● **Directive**:
Restate all of the data exactly.

● **Dataset content**:
┏━━

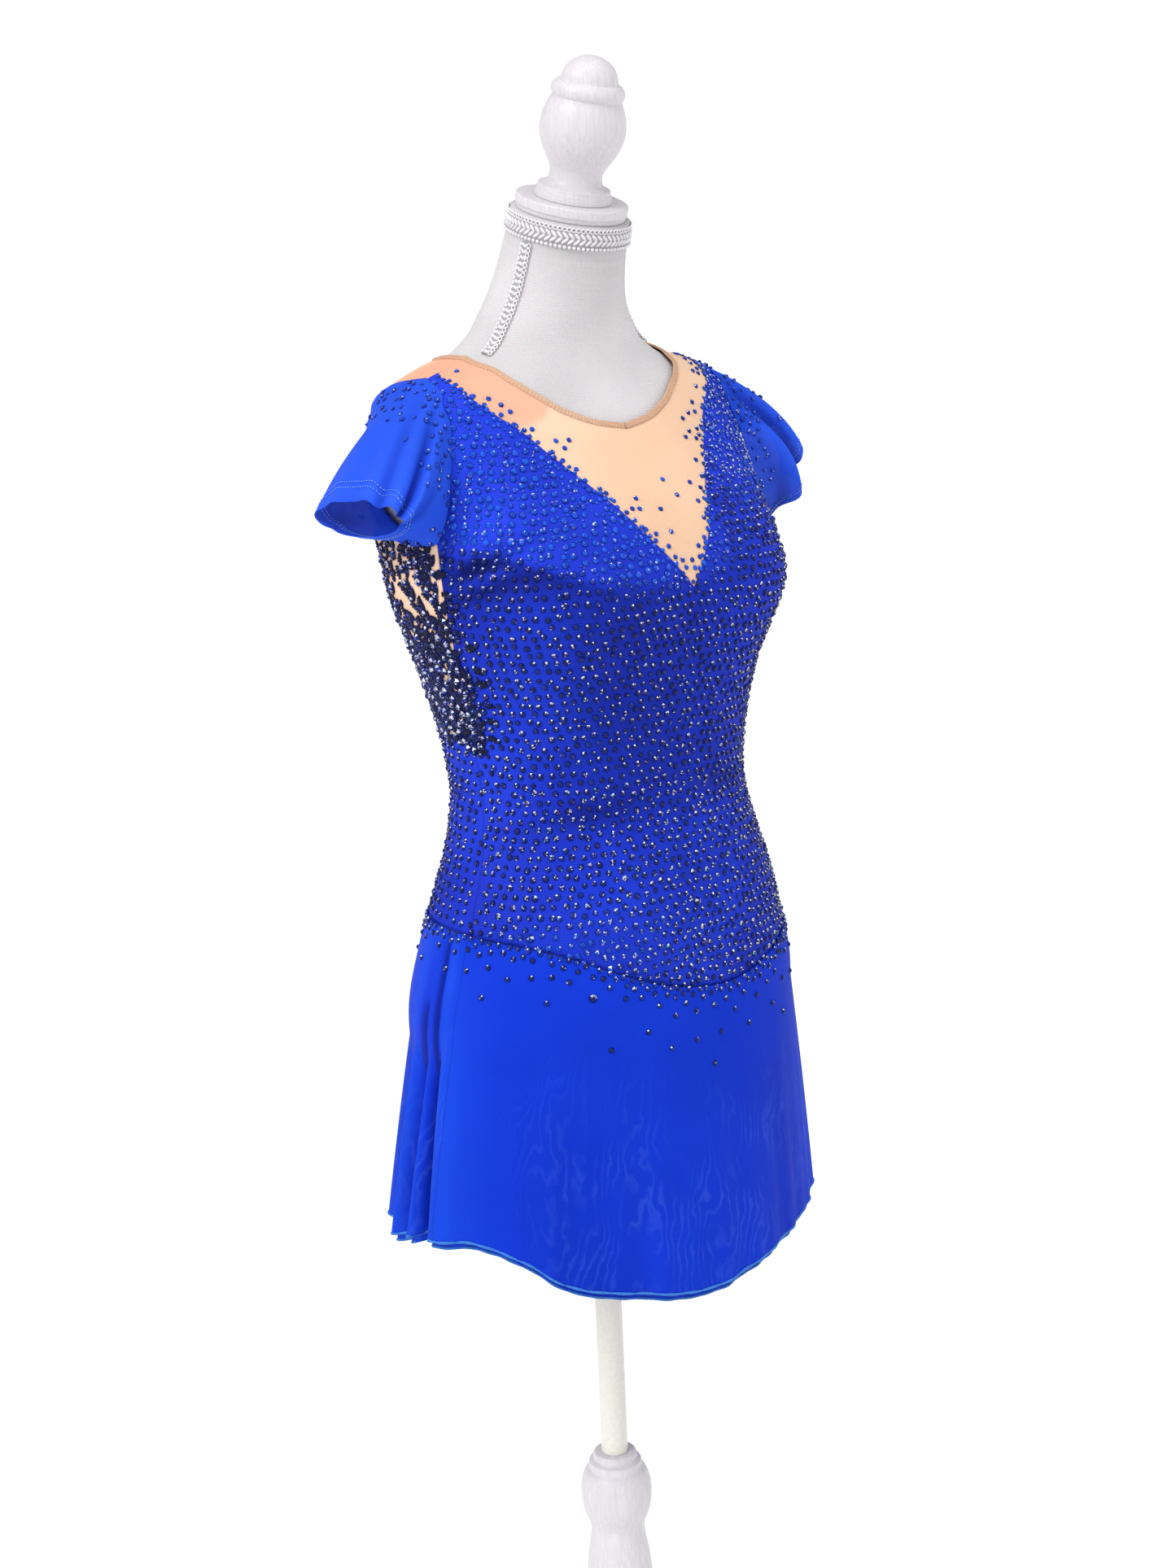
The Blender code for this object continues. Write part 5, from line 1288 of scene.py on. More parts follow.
def makeSkirt(node, start, end, columns, layer):
    shape = skirtShape
    angle = np.linspace(start, end, columns)[None, :]
    angle, way = np.broadcast_arrays(angle, np.linspace(0.0, 1.0, shape["rows"][layer])[:, None])
    grid = skirtPoints(angle, way, layer)
    uv = np.stack([np.radians(angle) * shape["uvRound"], -way * shape["uvLong"]], axis=-1)
    inwards = unit(np.cross(np.gradient(grid, axis=1), np.gradient(grid, axis=0)))
    # painted light on the sides, painted shade in the fold troughs and beyond the ridges, painted light on
    # the ridges
    fromFront = np.abs(wrapped(angle))
    aside, first, firstFade, last, lastFade = shape["aside"]
    aside = aside * clipped((fromFront - first) / firstFade) * clipped((last - fromFront) / lastFade)
    paintedShadingAndDoubling = np.maximum(skirtFoldAmount(angle, way) / shape["fullShadeFold"], shape["deepest"])
    paintedShadingAndDoubling = np.clip(paintedShadingAndDoubling + aside - skirtShade(angle, way), -1.0, 1.0)
    grids = [(grid - inwards * shape["proud"], uv, paintedShadingAndDoubling)]
    clothPiece(node + "_cloth", grids, shape["thick"], blueMesh, "blue_mesh", node)


frontEnd, backStart = skirtSeam - skirtShape["seamTurn"], skirtSeam + skirtShape["seamTurn"]
for layer, layerName in enumerate(("skirt", "underskirt")):
    makeSkirt(layerName + "_front", -frontEnd, frontEnd, skirtShape["frontColumns"], layer)
    makeSkirt(layerName + "_back", backStart, 360.0 - backStart, skirtShape["backColumns"], layer)


# round roll along each hem: a thin tube whose line is the cloth's last row
def makeHemRoll(name, layer, colour):
    steps, sides, radius = (skirtShape[key] for key in ("rollSteps", "rollSides", "rollRadius"))
    angle = np.linspace(-180.0, 180.0, steps, endpoint=False)
    line = skirtPoints(angle, np.ones(steps), layer)
    away = unit(np.stack([line[:, 0], line[:, 1] - bodyMiddle[1], np.zeros(steps)], axis=-1))
    line = line + away * 0.0004 * np.sin(np.radians(angle) * 60.0)[:, None]
    turn = np.linspace(0.0, 2.0 * np.pi, sides, endpoint=False)
    up = np.array([0.0, 0.0, 1.0]) * (radius * 1.1 * np.sin(turn) + 0.0006)[:, None, None]
    grid = line[None] + away[None] * (radius * np.cos(turn))[:, None, None] + up
    faces = gridFaces(sides, steps, True, tube=True)[:, ::-1]
    dice = np.random.default_rng(3)
    mottledPiece(name, grid, [faces], colour, dice, 0.85, 1.1, threadMaterial, "blue_mesh")


makeHemRoll("hem_roll_outer", 0, (0.035, 0.19, 0.62))
makeHemRoll("hem_roll_under", 1, (0.030, 0.16, 0.56))
print("skirt made")

# stones
stoneLook = {
    # rows: row step, step along the row, slant from row to row, jitter
    "front": (0.0070, 0.0077, 0.46, 0.0008), "dense": (0.0049, 0.0052, 0.47, 0.0009),
    "back": (0.0076, 0.0085, 0.36, 0.0006), "radius": 0.0023, "lift": 0.0001, "large": 1.45, "largeCount": 16,
    # the close-set ones on the left shoulder begin at the first height and stand alone above the second
    "shoulder": (1.222, 1.262), "edgeCount": 700, "fillCount": 2400, "skirtCount": 5200, "sleeveCount": 420,
    "yokeCount": 120, "yokeBackCount": 90, "yokeRadius": 0.0020, "backRadius": 0.0022, "spread": 0.23,
    "backSpread": 0.50,
    # painted white glint facets: on the left shoulder, and on the lower body up to a height
    "glintPart": (0.24, 0.11, 1.06), "skirtLong": 0.24, "skirtRadius": (0.0022, 0.0031, 0.05),
}


# staggered rows that sway a little: arc lengths round and up the body, turned into ring height and angle
def rowStones(look, seed, low, high, reach):
    rowStep, step, slant, jitter = look
    dice = np.random.default_rng(seed)
    ups = np.arange(upArc(low), upArc(high), rowStep)
    rounds = np.arange(-reach, reach, step)
    row, column = np.meshgrid(np.arange(len(ups)), np.arange(len(rounds)), indexing="ij")
    arc = rounds[column] + (row * slant % 1.0) * step + dice.normal(0.0, jitter, row.shape)
    up = ups[row] + dice.normal(0.0, jitter, row.shape)
    arc, up = arc + 0.0022 * np.sin(up * 31.0 + 0.7), up + 0.0020 * np.sin(arc * 27.0 + 1.9)
    height = np.interp(up, arcUp, arcHeights).reshape(-1)
    return height, angleAtArc(height, arc.reshape(-1))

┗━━

● **Answer below**:
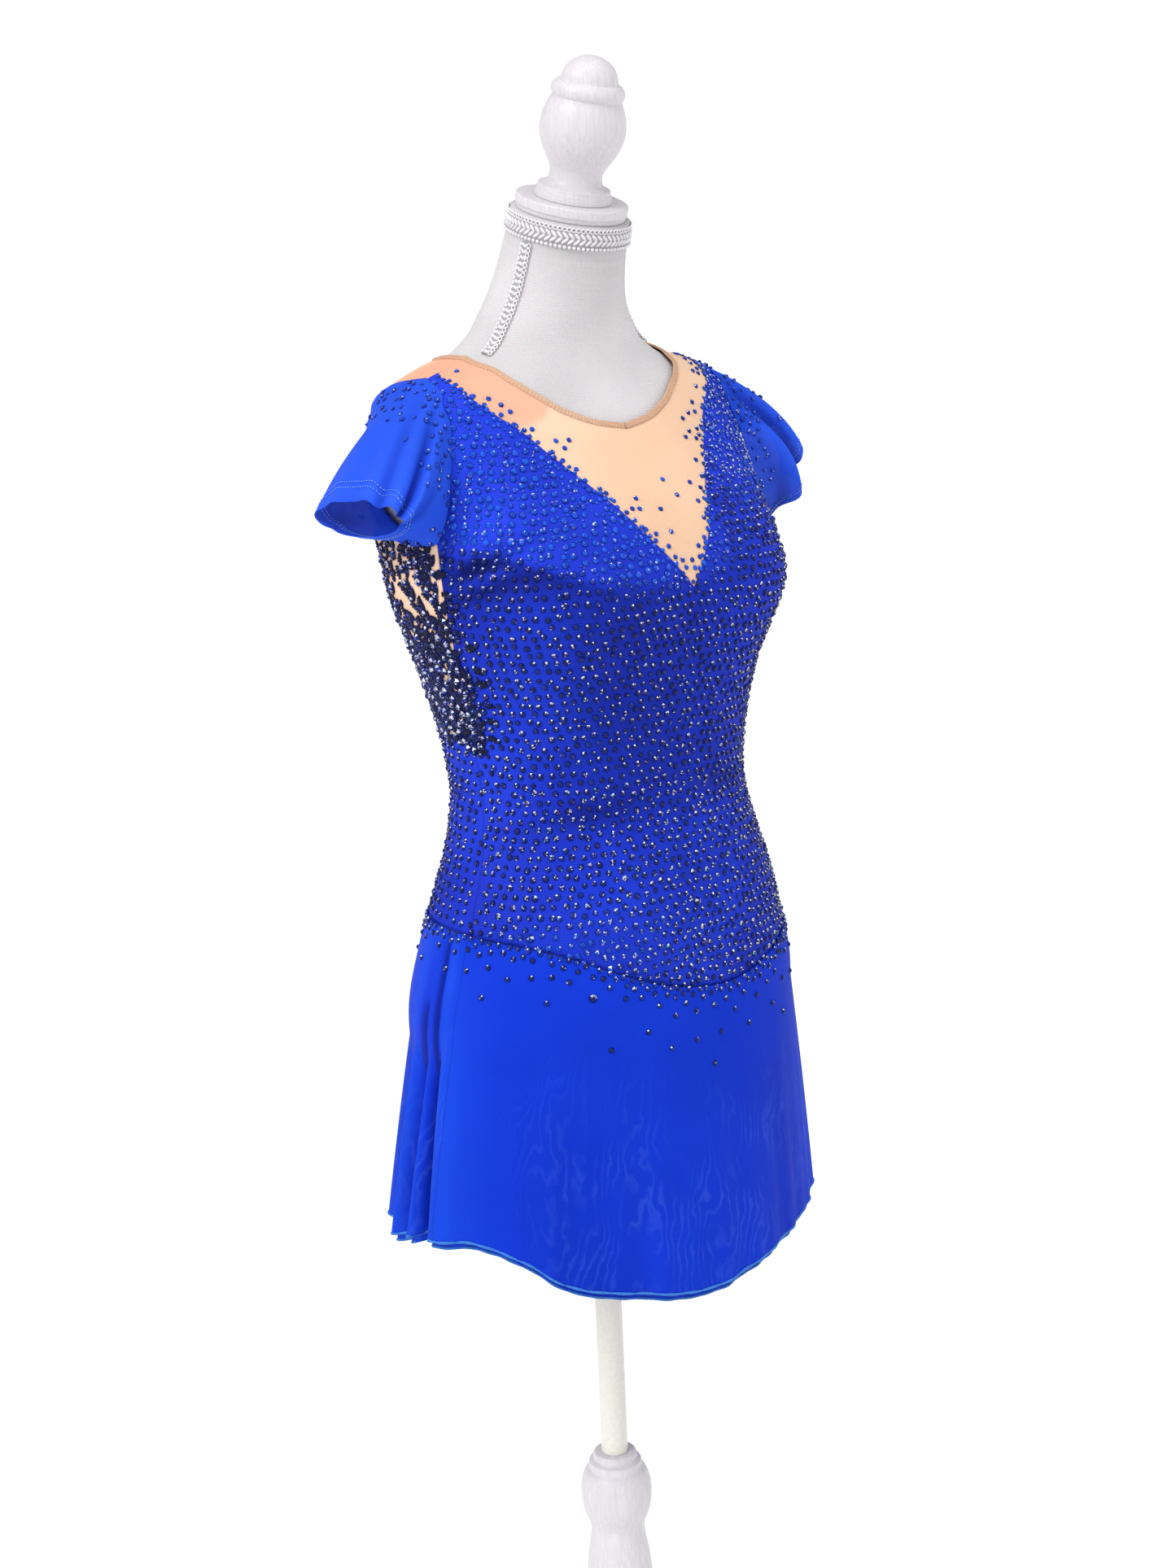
The Blender code for this object continues. Write part 5, from line 1288 of scene.py on. More parts follow.
def makeSkirt(node, start, end, columns, layer):
    shape = skirtShape
    angle = np.linspace(start, end, columns)[None, :]
    angle, way = np.broadcast_arrays(angle, np.linspace(0.0, 1.0, shape["rows"][layer])[:, None])
    grid = skirtPoints(angle, way, layer)
    uv = np.stack([np.radians(angle) * shape["uvRound"], -way * shape["uvLong"]], axis=-1)
    inwards = unit(np.cross(np.gradient(grid, axis=1), np.gradient(grid, axis=0)))
    # painted light on the sides, painted shade in the fold troughs and beyond the ridges, painted light on
    # the ridges
    fromFront = np.abs(wrapped(angle))
    aside, first, firstFade, last, lastFade = shape["aside"]
    aside = aside * clipped((fromFront - first) / firstFade) * clipped((last - fromFront) / lastFade)
    paintedShadingAndDoubling = np.maximum(skirtFoldAmount(angle, way) / shape["fullShadeFold"], shape["deepest"])
    paintedShadingAndDoubling = np.clip(paintedShadingAndDoubling + aside - skirtShade(angle, way), -1.0, 1.0)
    grids = [(grid - inwards * shape["proud"], uv, paintedShadingAndDoubling)]
    clothPiece(node + "_cloth", grids, shape["thick"], blueMesh, "blue_mesh", node)


frontEnd, backStart = skirtSeam - skirtShape["seamTurn"], skirtSeam + skirtShape["seamTurn"]
for layer, layerName in enumerate(("skirt", "underskirt")):
    makeSkirt(layerName + "_front", -frontEnd, frontEnd, skirtShape["frontColumns"], layer)
    makeSkirt(layerName + "_back", backStart, 360.0 - backStart, skirtShape["backColumns"], layer)


# round roll along each hem: a thin tube whose line is the cloth's last row
def makeHemRoll(name, layer, colour):
    steps, sides, radius = (skirtShape[key] for key in ("rollSteps", "rollSides", "rollRadius"))
    angle = np.linspace(-180.0, 180.0, steps, endpoint=False)
    line = skirtPoints(angle, np.ones(steps), layer)
    away = unit(np.stack([line[:, 0], line[:, 1] - bodyMiddle[1], np.zeros(steps)], axis=-1))
    line = line + away * 0.0004 * np.sin(np.radians(angle) * 60.0)[:, None]
    turn = np.linspace(0.0, 2.0 * np.pi, sides, endpoint=False)
    up = np.array([0.0, 0.0, 1.0]) * (radius * 1.1 * np.sin(turn) + 0.0006)[:, None, None]
    grid = line[None] + away[None] * (radius * np.cos(turn))[:, None, None] + up
    faces = gridFaces(sides, steps, True, tube=True)[:, ::-1]
    dice = np.random.default_rng(3)
    mottledPiece(name, grid, [faces], colour, dice, 0.85, 1.1, threadMaterial, "blue_mesh")


makeHemRoll("hem_roll_outer", 0, (0.035, 0.19, 0.62))
makeHemRoll("hem_roll_under", 1, (0.030, 0.16, 0.56))
print("skirt made")

# stones
stoneLook = {
    # rows: row step, step along the row, slant from row to row, jitter
    "front": (0.0070, 0.0077, 0.46, 0.0008), "dense": (0.0049, 0.0052, 0.47, 0.0009),
    "back": (0.0076, 0.0085, 0.36, 0.0006), "radius": 0.0023, "lift": 0.0001, "large": 1.45, "largeCount": 16,
    # the close-set ones on the left shoulder begin at the first height and stand alone above the second
    "shoulder": (1.222, 1.262), "edgeCount": 700, "fillCount": 2400, "skirtCount": 5200, "sleeveCount": 420,
    "yokeCount": 120, "yokeBackCount": 90, "yokeRadius": 0.0020, "backRadius": 0.0022, "spread": 0.23,
    "backSpread": 0.50,
    # painted white glint facets: on the left shoulder, and on the lower body up to a height
    "glintPart": (0.24, 0.11, 1.06), "skirtLong": 0.24, "skirtRadius": (0.0022, 0.0031, 0.05),
}


# staggered rows that sway a little: arc lengths round and up the body, turned into ring height and angle
def rowStones(look, seed, low, high, reach):
    rowStep, step, slant, jitter = look
    dice = np.random.default_rng(seed)
    ups = np.arange(upArc(low), upArc(high), rowStep)
    rounds = np.arange(-reach, reach, step)
    row, column = np.meshgrid(np.arange(len(ups)), np.arange(len(rounds)), indexing="ij")
    arc = rounds[column] + (row * slant % 1.0) * step + dice.normal(0.0, jitter, row.shape)
    up = ups[row] + dice.normal(0.0, jitter, row.shape)
    arc, up = arc + 0.0022 * np.sin(up * 31.0 + 0.7), up + 0.0020 * np.sin(arc * 27.0 + 1.9)
    height = np.interp(up, arcUp, arcHeights).reshape(-1)
    return height, angleAtArc(height, arc.reshape(-1))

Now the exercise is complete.